Whats the point of a console if onlive is gonna do the processing on its servers?
"Whats the point of a console if onlive is gonna do the processing on its servers?"
Adding the service to a console adds more choices for the consumer. It's a bullet point on a sales sheet. Remove your own personal preferences and see all of the possibilities. If its profitable and adds to the sales figures, they'll do it. It doesn't even have to work properly for the majority of console owners. It doesn't have to work for the people living out in the sticks for them to make money. Making money is the only major consideration.
Tell me thats not a punch in the face to pc gamers...
I'm not sure if the console makers will bite on this one. I just don't see enough benefits going to them.
Bring it to handhelds and portables, then we will have something.

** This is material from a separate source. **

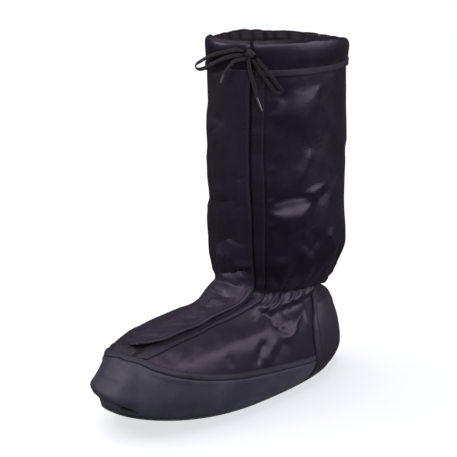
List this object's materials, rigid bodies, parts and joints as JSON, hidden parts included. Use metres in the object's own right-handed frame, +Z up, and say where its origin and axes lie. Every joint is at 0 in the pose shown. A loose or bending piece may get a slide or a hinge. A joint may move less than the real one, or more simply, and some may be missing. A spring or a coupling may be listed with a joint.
{
  "type": "winter overshoe",
  "caption": "Left winter overshoe: tall dark nylon shaft gathered at the ankle, drawcord collar with bow, side flap over the front, coated toe and heel, thin flat sole.",
  "frame": {"origin": "on the floor under the middle of the heel, in the flat underside of the sole", "axes": "+Z up along the shaft, -Y toward the toe, +X toward the outer side of the left foot"},
  "size_m": [0.1284, 0.3201, 0.3558],
  "materials": {
    "nylon": "near-black satin nylon with a faint purple cast, soft sheen on the folds",
    "coated_fabric": "slate grey coated fabric, matter than the nylon",
    "sole_rubber": "matt black moulded rubber",
    "tape": "dull black woven strip",
    "lace": "dark grey flat woven lace",
    "aglet": "small smoky lace tip with a bright point"
  },
  "bodies": {
    "root": {"outsole": "sole_rubber", "upper": "nylon", "rand": "coated_fabric", "heel_counter": "coated_fabric", "placket_flap": "nylon", "placket_tape": "tape", "collar_casing": "nylon", "lace_knot": "lace", "lace_loop_lat": "lace", "lace_loop_med": "lace", "lace_end_lat": "lace", "lace_end_med": "lace", "aglet_lat": "aglet", "aglet_med": "aglet"}
  },
  "joints": []
}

can work for PSP thing, which should be integrated with the console anyway. yeah it can work, the same way apple products work together. when you buy a game you pay a little bit extra for the onlive version and thats it.
"What people are realizing and waking up to is everything could be a console?"
NO. NO MORE CONSOLES. PC'S FOR LIFE. DEATH TO THE CONSOLES.
I can see Sony and MS developing their service to copy and rival this while keeping its primary way as playing games from disk till its ready or for another gen or 2. Why not have the trinity of gaming? Steam style downloads, Disks from physical stores, and Onlive (eventually their own service) for cloud gaming. By doing so they let Onlive trail blaze and eventually overtake in a DVD vs bluray competition or just fully adopt Onlive and Playstation and xbox become service providers/media centers bundling software and "apps"
As a onlive beta recipient, I can attest that the system was barely functional, the streaming games suffered from horrendous lag via broadband, and the interface was not nearly as funcitonal as PSN or XBL. In short, my experience with it was terrible and I cant fathom why anyone, particularly Sony or MS would give them the opportunity to taint their products.